Then & Now

Cumnor House – Then & Now

Cumnor House
Cumnor House

This then & now pairing shows an etching of the grand property named Cumnor House, which sits opposite the War Memorial at 17 – 19 Abbey Hill, along with a modern day equivalent photo from 2017. The name is perhaps a reference to Cumnor Place near Oxford, in which Amy Robsart, wife of Robert Dudley, lived and died in mysterious circumstances.

The property is Grade II listed as follows: “Mid C18 and later. Red brick; 2 storeys; 5 C19 plain stone transomed mullioned windows with original keyblocks and flat arches. Moulded plaster eaves; 2 hipped dormers; old tiled hipped roof. Returned side has 2 canted bay windows with Gothic glazing, both contained under slate prentice roof. Ground floor louvred shutters. 4 panel door, fanlight with radiating glazing bars; surround of flush panelled pilasters and frieze, cornice.”

The etching comes from a 1902 advertisement for a “flourishing girl’s academy” named The Laidies’ College, Kenilworth which was run from Cumnor House by a Misses Blatch-Cox. The advertisement was provided by Joyce Powell and is now in the KHAS archives.

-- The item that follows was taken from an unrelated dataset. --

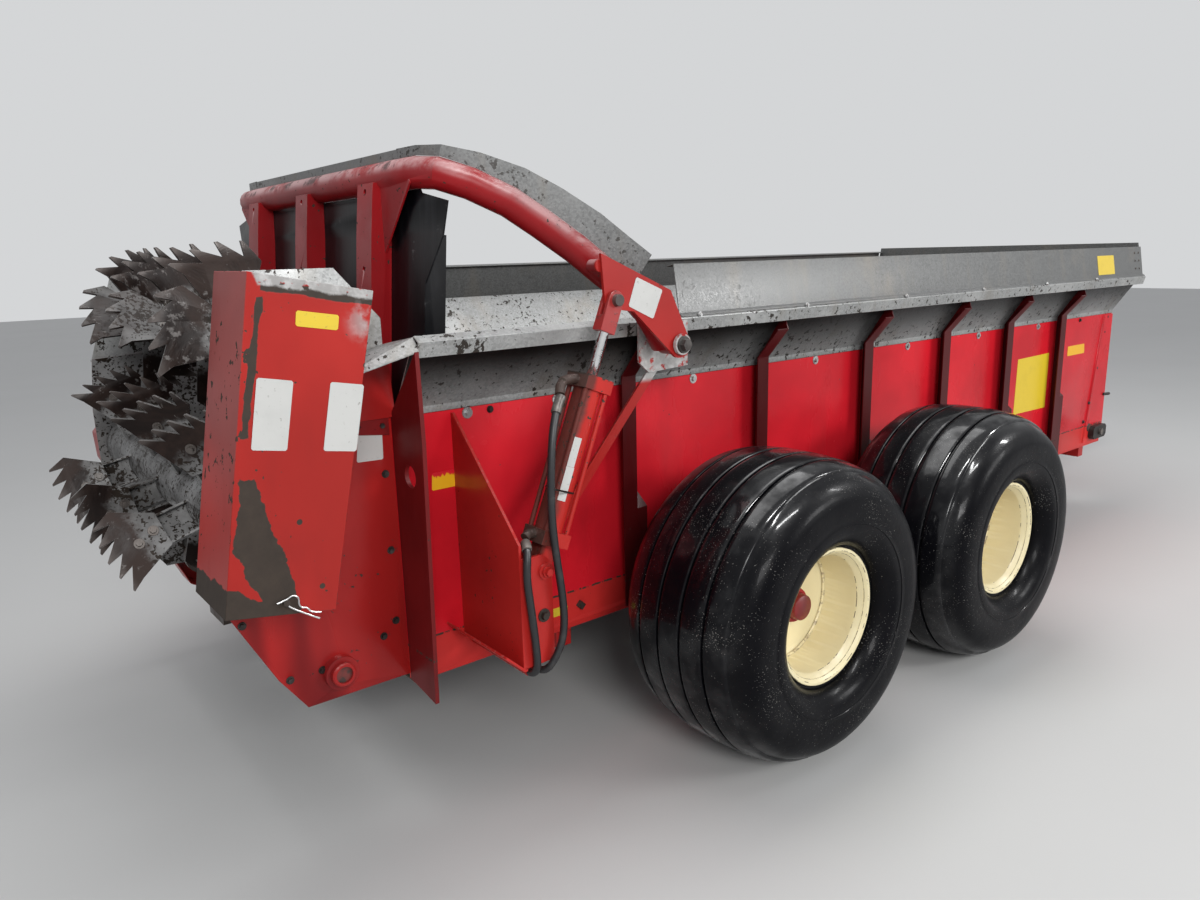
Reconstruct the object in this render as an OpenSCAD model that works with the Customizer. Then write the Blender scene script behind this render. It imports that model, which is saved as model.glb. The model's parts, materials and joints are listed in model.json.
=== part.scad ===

Joyce’s excellent book Kenilworth at School – Education and Charity, 1700 – 1914 (Odibourne Press, 1991) contains a print of the full advertisement, which oddly seems more preoccupied with the location and fabric of the building itself than the nature of the education provided therein! It reads “This house is beautifully situated in its own grounds, and overlooks Kenilworth Castle and the Abbey Fields. It stands high on a deep gravel bed, well drained, and with the latest sanitary arrangements”. Joyce goes on to record that the classroom wing on the left of the etching was subsequently demolished when the house ceased to be a school, some time before 1912.

Both the main Cumnor House and the smaller Little Cumnor House are now subdivided into flats. The ‘now’ photo was taken shortly after the Remembrance Sunday service at the cenotaph, in November 2017.